== EXCERPTED RECORDS
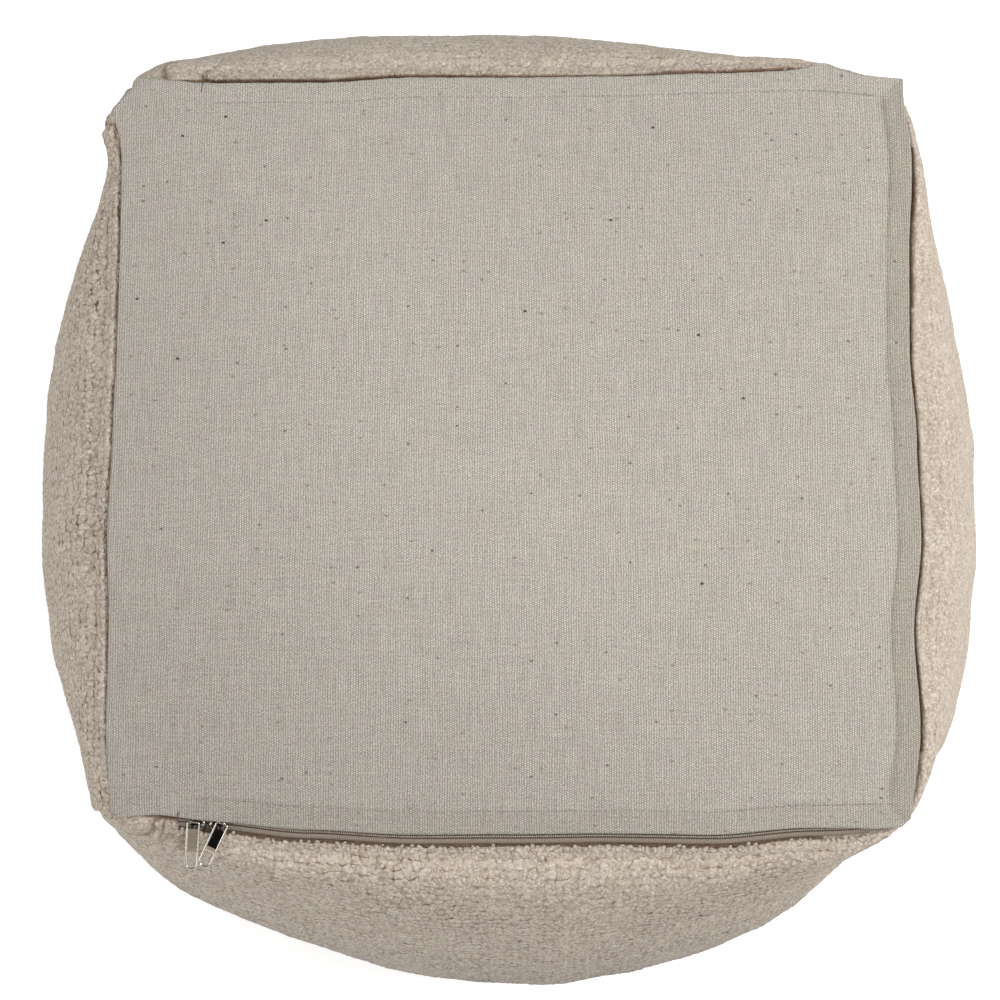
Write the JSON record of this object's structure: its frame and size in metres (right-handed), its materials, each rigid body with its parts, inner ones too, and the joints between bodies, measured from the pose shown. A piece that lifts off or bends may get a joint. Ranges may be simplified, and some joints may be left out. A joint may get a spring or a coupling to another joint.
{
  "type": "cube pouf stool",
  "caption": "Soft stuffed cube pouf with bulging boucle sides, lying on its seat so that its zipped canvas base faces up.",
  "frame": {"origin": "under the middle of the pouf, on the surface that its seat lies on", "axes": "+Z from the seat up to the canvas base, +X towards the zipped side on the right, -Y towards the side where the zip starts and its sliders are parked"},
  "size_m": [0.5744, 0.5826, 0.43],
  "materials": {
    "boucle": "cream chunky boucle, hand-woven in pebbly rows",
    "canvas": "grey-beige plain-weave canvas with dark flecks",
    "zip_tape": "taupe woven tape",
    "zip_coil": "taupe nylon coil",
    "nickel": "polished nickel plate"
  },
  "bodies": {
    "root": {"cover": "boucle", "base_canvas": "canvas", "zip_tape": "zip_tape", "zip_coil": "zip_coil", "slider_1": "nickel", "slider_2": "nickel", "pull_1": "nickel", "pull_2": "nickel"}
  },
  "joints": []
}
====
== EXCERPTED RECORDS
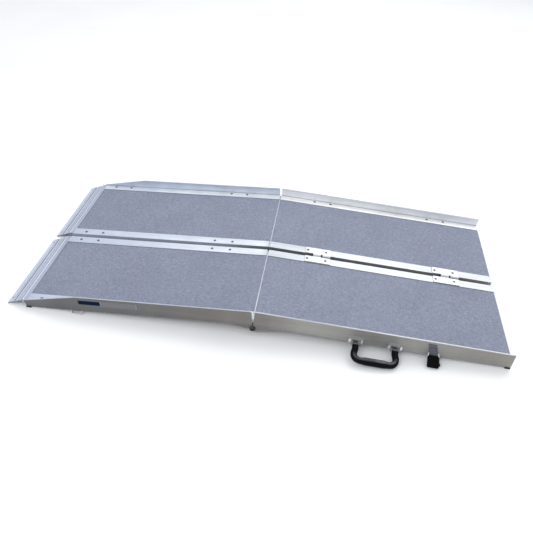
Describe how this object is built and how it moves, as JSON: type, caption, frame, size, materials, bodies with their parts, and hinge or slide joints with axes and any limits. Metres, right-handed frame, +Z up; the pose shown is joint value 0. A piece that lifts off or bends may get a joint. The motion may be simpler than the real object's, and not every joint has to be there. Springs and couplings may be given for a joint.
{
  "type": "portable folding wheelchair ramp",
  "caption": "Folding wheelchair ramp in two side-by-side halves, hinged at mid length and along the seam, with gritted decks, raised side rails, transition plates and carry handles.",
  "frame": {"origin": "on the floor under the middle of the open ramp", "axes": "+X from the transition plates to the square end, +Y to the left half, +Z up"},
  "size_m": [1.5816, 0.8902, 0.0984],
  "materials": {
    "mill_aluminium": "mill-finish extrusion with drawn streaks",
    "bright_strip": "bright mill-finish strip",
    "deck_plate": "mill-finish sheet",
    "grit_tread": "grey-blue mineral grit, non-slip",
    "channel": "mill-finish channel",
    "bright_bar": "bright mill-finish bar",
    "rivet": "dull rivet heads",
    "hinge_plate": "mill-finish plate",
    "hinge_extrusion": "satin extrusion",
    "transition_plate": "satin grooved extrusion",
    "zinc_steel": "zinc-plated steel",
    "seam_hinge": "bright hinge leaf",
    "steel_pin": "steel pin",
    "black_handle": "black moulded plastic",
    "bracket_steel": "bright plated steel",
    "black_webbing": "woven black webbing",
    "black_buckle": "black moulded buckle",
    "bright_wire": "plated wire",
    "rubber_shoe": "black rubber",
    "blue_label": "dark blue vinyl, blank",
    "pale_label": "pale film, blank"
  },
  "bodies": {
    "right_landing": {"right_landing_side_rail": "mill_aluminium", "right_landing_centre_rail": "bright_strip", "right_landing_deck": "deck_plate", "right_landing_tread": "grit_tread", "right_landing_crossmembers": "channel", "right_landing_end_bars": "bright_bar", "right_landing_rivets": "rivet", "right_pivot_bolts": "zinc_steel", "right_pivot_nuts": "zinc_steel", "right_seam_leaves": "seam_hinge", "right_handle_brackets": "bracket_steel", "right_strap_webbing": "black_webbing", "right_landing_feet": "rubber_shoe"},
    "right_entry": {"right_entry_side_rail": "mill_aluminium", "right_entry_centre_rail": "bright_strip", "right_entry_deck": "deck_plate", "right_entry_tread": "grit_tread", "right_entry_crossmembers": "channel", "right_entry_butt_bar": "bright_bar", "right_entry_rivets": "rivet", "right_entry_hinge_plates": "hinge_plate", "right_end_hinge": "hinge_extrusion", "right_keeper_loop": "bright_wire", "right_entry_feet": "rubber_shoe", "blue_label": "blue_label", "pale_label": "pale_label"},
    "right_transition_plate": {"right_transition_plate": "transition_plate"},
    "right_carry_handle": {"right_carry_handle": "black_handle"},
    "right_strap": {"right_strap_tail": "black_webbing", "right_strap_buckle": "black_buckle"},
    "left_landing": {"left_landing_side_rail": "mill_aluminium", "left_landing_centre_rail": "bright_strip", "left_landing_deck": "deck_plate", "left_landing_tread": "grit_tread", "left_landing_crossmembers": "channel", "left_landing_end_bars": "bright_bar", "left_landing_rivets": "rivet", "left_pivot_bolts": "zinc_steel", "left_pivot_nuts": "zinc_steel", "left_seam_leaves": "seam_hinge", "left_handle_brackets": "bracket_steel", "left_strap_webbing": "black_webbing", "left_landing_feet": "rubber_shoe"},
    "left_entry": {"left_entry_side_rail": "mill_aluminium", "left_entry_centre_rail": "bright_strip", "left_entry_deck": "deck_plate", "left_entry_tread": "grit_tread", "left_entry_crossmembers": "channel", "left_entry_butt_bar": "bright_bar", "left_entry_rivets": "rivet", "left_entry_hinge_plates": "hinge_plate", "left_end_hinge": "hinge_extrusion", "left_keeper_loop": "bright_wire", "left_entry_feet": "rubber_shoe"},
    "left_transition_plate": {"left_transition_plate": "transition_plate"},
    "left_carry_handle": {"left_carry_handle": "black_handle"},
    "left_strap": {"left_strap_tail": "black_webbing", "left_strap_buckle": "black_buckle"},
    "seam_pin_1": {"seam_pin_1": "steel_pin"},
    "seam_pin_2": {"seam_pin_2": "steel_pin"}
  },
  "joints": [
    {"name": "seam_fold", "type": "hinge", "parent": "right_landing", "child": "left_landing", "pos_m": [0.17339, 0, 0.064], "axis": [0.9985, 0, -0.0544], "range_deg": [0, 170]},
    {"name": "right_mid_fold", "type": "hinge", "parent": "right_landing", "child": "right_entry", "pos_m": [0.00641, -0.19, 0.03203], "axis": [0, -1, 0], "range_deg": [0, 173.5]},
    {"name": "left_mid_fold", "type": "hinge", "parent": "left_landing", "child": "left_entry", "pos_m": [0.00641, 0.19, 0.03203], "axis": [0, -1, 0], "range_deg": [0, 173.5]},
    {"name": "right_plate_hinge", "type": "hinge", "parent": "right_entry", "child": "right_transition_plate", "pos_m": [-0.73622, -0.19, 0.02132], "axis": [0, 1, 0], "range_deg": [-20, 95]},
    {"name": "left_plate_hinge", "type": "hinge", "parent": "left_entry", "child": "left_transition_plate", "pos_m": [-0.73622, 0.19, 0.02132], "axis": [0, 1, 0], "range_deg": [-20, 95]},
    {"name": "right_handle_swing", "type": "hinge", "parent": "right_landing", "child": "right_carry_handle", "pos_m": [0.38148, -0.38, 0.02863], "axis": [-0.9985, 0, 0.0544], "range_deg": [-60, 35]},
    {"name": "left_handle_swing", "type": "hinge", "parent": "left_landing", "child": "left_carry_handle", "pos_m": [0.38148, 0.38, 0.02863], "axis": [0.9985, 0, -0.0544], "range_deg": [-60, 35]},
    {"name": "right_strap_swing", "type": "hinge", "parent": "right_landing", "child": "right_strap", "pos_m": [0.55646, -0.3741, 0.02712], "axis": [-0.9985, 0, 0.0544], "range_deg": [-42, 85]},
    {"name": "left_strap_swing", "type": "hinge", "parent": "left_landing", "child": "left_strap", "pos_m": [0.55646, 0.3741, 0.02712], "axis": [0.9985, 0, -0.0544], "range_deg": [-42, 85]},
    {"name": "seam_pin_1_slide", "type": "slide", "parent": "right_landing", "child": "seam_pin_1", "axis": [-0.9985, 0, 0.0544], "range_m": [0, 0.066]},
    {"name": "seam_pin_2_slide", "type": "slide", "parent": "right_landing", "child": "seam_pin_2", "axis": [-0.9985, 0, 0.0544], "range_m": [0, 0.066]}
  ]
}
====
[YOUR GOAL] Which lines hold the word "caption"? Copy each of them from the records.

[ANSWER FOR THE TASK]
  "caption": "Soft stuffed cube pouf with bulging boucle sides, lying on its seat so that its zipped canvas base faces up.",
Describe how this object is built and how it moves, as JSON: type, caption, frame, size, materials, bodies with their parts, and hinge or slide joints with axes and any limits. Metres, right-handed frame, +Z up; the pose shown is joint value 0. A piece that lifts off or bends may get a joint. The motion may be simpler than the real object's, and not every joint has to be there. Springs and couplings may be given for a joint.
  "caption": "Folding wheelchair ramp in two side-by-side halves, hinged at mid length and along the seam, with gritted decks, raised side rails, transition plates and carry handles.",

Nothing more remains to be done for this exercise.